Wuthering Heights, Burmese Days, Crime and Punishment, The Stranger, et multi al.

8Booksloth
Edited: Feb 27, 2010, 1:31 pm

I really think it's we lucky ones who don't have much darkness in our lives who love these. Maybe if the kind of thing that happens in them actually happened to me I wouldn't be nearly so keen but, as it is, if I finish a book and then, three days later, it creeps back into my mind and makes the hairs on the back of my neck stand on end, I consider that a goodie.

Caroline - I found quite a few of these by going on here - http://www.whichbook.net/textonly/moodsearch/ and entering 'disturbing'. I still have a few I haven't read yet so there could be more surprises to come.

ETA - the search criterion that worked best for me was 'very disturbing' or 'definitely disturbing'; 'extremely disturbing' seems to bring up an awful lot of sexual abuse, which is a step too dark for me.

9susiesharp
Edited: Feb 27, 2010, 1:29 pm

The Glass Castle by, Jeannette Walls
A Child Called It by, Dave Pelzer

101dragones
Edited: Feb 27, 2010, 1:57 pm

I generally don't care for sad books... but disturbing or creepy (which sometimes also equates to disturbing)... yeah, I'll go for those. Rather than individual books, I'll go with a list of authors because that's shorter, and a favorite story from each... but knowing that there's more where these came from.

The Mist, by Stephen King, which has been made into a movie, is featured in his collection entitled Skeleton Crew
Murders in the Rue Morgue by Edgar Allan Poe, a classic detective story but also quite disturbing; and
Deathbird Stories by Harlan Ellison, which is actually a collection of short pieces disturbing enough to heed the author's advice not to enjoy them all in one setting.

11FFortuna
Feb 27, 2010, 2:52 pm

There's not much rhyme or reason to which books make me cry, except that I love those books, but the ones I remember at the moment just going by that are The Brief History of the Dead and Watchmen. I'm sure there were others but I can't remember... I should start a "cried" tag or something.

12Essa
Edited: Feb 27, 2010, 2:56 pm

By dark, I mean books that make you cry or make you feel unsettled or disturbed.

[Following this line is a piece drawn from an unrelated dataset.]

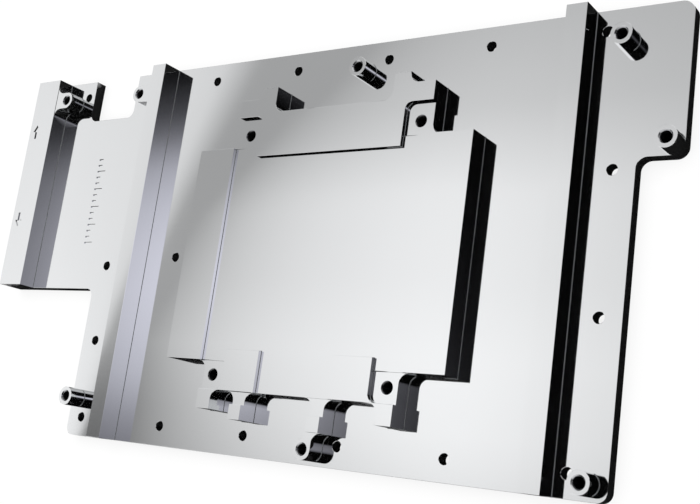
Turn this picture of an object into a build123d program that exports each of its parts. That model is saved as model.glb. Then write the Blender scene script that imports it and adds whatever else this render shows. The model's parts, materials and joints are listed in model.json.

Well, in that case, it's mainly non-fiction that does that for me. E.g., Love and War in Afghanistan, a collection of personal narratives from 15 people in Kunduz and Takhar provinces of Afghanistan. I cried buckets while reading that. Or The Liberators: America's Witnesses to the Holocaust. (Or for that matter, pretty much any personal accounts of the Holocaust, Armenian genocide, or similar events.)

I'm a huge fan of "dark" or "weird" fiction such as that of H.P. Lovecraft, but that is, well, fiction. To me, the truly disturbing things are the ones that have actually happened, and that could happen again or continue to happen.

Edited to fix typo.

13Mr.Durick
Feb 27, 2010, 11:51 pm

Essa, have you read Secrets of the Temple? It has been a few days since I read it, and I'm still feeling uneasy.

Robert

14Essa
Mar 1, 2010, 1:35 pm

> 13 No, in fact I haven't, but it does sound like an interesting -- and, yes, disturbing -- read. :-/ I will have to give it a look. Is it accessible to the layperson (i.e. the non-economist)?

15Mr.Durick
Edited: Mar 1, 2010, 4:47 pm

Well, I mentioned it for its darkness, but I can recommend it for its lucidity. I am not an economist. I had an economics period a few years back, and I'm four or five books into a "who's guilty" phase right now; I understood it.

One important caveat is that it is long. A much less important caveat is that Greider is leftish.

It is, by the way, not a long, dark slog despite the greedy incompetence one can infer from it.